GIVEN TASK —
Assemble all lines in which the string "Identity" appears.

DATA —

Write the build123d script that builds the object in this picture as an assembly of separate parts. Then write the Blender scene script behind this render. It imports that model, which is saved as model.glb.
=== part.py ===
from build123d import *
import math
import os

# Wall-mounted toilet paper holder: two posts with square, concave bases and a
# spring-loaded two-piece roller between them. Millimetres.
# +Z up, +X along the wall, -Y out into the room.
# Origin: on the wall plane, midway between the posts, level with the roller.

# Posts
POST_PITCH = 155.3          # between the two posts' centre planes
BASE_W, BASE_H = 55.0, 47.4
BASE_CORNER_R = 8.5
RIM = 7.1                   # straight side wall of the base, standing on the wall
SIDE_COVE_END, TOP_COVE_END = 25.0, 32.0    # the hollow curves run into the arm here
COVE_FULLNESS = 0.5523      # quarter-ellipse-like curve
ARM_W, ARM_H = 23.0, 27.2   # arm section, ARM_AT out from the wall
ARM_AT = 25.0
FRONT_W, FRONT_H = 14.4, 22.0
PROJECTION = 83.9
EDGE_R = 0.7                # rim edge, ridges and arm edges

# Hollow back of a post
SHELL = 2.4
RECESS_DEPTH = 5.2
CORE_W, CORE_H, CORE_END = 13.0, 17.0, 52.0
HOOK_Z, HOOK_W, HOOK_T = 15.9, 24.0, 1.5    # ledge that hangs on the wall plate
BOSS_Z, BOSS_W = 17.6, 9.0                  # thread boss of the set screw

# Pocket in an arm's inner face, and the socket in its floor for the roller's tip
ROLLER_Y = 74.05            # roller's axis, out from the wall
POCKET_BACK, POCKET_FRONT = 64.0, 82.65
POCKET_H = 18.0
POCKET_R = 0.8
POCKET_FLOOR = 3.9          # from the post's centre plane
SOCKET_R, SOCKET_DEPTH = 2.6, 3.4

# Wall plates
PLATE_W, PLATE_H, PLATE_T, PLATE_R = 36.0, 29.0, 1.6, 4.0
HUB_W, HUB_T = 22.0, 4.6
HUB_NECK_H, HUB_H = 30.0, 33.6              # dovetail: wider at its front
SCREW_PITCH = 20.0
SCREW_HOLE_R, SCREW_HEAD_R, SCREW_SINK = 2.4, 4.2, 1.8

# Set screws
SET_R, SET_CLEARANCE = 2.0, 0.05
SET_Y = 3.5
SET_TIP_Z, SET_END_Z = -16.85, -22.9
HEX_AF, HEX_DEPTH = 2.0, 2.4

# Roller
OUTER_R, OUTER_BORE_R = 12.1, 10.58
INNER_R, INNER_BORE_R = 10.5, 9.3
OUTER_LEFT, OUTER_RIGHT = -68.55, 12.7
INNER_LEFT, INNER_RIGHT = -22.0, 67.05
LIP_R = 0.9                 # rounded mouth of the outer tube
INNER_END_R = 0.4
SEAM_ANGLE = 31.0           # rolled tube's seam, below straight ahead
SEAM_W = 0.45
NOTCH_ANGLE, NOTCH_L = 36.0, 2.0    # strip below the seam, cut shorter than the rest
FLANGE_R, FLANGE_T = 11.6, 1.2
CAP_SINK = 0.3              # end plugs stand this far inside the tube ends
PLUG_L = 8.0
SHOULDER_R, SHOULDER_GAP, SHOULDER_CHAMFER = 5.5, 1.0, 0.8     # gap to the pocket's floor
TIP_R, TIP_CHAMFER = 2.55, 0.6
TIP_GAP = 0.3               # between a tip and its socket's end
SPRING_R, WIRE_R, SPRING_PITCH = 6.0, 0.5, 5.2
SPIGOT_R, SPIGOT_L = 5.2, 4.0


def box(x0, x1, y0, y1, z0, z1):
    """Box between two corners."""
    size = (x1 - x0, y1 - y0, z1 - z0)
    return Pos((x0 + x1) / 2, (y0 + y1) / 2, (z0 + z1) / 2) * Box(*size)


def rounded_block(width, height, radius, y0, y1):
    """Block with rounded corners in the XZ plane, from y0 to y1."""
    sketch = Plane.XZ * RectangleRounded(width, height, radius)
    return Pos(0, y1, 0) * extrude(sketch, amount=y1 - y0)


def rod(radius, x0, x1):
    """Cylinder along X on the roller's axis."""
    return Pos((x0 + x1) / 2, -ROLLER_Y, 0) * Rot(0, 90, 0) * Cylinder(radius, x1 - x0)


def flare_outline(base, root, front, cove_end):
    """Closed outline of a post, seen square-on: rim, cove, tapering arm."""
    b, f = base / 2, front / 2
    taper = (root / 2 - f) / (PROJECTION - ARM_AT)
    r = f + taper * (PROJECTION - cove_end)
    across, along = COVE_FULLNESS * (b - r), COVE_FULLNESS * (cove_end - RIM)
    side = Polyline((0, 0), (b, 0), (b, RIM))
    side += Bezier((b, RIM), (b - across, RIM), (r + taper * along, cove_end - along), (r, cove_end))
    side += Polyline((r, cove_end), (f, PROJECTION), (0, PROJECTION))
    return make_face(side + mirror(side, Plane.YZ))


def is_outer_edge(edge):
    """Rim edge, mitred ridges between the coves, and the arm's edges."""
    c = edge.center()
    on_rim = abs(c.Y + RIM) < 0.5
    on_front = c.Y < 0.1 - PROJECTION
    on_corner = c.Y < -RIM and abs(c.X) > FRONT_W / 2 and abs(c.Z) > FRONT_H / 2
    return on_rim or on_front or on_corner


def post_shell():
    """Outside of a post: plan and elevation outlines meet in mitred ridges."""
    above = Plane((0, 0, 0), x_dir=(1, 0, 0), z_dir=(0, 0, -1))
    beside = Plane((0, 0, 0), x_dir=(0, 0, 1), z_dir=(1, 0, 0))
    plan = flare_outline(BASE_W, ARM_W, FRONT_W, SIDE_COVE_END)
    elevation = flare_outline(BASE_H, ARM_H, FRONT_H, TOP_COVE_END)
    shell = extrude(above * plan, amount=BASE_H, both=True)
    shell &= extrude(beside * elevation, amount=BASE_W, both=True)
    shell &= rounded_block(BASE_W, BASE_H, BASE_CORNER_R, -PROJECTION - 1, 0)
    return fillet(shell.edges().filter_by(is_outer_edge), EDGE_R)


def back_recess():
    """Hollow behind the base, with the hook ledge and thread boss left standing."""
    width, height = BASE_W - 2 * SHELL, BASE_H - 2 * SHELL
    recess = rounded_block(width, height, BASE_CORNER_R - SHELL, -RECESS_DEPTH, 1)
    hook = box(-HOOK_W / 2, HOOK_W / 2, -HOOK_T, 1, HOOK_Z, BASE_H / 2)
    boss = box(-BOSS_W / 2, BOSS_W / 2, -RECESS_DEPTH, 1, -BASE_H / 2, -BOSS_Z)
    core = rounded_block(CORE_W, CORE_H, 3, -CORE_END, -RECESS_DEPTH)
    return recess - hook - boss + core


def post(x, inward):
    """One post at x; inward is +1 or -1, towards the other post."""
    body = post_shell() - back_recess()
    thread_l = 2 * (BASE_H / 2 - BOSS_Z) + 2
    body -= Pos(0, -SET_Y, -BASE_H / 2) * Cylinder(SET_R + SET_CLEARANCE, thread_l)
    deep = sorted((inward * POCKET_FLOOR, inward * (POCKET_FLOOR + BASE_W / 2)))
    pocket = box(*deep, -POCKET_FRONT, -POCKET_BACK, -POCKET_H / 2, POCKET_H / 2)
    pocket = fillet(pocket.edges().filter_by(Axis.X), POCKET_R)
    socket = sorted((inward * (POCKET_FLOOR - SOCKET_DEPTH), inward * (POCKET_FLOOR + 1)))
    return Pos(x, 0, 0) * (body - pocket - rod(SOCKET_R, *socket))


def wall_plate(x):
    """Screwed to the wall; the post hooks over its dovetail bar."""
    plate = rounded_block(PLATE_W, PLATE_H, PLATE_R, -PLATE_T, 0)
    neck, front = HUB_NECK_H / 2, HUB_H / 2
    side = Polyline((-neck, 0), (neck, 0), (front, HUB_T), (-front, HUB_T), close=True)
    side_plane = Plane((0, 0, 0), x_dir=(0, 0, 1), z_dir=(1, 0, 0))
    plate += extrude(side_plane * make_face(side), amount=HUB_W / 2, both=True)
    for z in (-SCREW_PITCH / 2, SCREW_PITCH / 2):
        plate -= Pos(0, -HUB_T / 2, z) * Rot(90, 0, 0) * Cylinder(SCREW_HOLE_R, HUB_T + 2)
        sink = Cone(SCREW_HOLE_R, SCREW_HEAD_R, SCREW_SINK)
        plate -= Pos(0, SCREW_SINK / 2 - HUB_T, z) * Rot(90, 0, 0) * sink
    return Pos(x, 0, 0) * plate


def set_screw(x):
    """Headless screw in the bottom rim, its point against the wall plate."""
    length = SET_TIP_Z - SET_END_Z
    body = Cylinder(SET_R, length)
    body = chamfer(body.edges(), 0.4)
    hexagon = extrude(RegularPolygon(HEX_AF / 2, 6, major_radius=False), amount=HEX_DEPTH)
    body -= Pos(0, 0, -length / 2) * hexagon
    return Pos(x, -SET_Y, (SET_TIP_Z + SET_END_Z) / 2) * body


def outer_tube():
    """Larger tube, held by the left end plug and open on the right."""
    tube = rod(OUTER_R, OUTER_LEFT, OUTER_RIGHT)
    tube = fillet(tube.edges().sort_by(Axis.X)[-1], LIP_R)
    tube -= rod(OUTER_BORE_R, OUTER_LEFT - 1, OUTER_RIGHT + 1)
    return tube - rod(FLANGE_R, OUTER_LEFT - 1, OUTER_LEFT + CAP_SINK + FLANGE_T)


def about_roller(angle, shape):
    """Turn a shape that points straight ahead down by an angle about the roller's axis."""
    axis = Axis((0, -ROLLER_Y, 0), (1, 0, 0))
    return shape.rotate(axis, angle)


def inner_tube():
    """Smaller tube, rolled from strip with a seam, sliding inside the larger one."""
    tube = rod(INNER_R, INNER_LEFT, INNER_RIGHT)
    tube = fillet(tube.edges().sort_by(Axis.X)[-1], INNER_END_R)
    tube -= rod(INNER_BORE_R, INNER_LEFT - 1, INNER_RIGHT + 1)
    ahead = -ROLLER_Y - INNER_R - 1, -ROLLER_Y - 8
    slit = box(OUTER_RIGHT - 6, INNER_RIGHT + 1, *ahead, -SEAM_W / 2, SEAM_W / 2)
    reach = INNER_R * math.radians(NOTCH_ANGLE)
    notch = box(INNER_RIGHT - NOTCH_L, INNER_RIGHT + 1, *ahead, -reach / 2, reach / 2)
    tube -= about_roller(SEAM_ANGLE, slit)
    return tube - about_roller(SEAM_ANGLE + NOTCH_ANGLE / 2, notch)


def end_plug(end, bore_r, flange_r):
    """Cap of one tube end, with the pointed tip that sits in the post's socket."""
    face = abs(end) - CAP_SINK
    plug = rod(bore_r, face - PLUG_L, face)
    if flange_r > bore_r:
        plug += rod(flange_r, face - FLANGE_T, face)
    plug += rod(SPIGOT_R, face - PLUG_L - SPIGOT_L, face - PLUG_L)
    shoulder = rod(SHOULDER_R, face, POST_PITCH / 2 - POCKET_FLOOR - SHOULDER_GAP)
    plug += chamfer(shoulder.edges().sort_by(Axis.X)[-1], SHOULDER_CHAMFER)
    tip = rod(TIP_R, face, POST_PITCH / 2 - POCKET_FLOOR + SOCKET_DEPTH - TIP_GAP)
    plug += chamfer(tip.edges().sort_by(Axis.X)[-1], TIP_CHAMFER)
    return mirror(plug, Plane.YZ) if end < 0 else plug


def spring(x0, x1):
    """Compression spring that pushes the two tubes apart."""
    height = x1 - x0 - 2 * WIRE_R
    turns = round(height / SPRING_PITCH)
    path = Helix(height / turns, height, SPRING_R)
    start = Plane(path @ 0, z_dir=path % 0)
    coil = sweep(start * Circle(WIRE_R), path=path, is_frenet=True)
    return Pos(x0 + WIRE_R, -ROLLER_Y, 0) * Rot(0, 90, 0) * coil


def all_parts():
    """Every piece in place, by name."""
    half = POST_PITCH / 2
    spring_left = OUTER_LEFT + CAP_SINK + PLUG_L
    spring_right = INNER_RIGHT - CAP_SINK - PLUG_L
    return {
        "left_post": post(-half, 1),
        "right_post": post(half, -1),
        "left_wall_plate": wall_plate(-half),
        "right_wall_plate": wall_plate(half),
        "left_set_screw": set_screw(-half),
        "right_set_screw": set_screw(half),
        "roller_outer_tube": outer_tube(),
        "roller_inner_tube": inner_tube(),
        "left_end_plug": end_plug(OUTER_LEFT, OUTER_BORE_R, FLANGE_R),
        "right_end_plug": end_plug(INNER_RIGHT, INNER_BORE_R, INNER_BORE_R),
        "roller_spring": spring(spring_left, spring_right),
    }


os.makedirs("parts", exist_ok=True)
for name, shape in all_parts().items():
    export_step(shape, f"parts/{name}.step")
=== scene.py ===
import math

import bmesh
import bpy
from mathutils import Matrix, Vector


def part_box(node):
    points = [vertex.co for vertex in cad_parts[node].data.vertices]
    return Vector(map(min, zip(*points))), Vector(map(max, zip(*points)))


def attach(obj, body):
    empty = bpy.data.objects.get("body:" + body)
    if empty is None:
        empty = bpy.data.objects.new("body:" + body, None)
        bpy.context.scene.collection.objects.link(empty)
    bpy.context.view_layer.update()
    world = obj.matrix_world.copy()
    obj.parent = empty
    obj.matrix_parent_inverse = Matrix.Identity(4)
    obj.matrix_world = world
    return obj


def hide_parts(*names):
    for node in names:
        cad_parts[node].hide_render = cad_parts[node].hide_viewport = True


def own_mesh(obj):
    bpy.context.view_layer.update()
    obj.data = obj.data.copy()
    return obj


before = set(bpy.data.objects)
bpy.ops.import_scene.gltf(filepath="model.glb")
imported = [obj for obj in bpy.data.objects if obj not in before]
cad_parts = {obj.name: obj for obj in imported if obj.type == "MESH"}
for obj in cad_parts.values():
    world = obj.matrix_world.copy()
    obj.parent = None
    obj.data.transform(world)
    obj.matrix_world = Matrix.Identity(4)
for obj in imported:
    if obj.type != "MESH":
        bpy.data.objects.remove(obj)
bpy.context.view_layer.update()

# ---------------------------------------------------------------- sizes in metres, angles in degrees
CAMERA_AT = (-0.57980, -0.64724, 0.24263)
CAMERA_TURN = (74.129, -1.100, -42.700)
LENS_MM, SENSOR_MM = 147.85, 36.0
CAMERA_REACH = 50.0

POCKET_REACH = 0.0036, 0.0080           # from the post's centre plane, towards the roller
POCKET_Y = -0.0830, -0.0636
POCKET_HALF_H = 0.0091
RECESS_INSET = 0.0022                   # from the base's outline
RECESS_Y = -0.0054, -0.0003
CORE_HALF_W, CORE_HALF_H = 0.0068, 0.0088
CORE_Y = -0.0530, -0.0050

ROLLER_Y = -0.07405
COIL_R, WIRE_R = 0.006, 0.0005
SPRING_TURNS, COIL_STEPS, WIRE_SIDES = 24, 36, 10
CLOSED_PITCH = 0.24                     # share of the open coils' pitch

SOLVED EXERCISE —
    obj.matrix_parent_inverse = Matrix.Identity(4)
    obj.matrix_world = Matrix.Identity(4)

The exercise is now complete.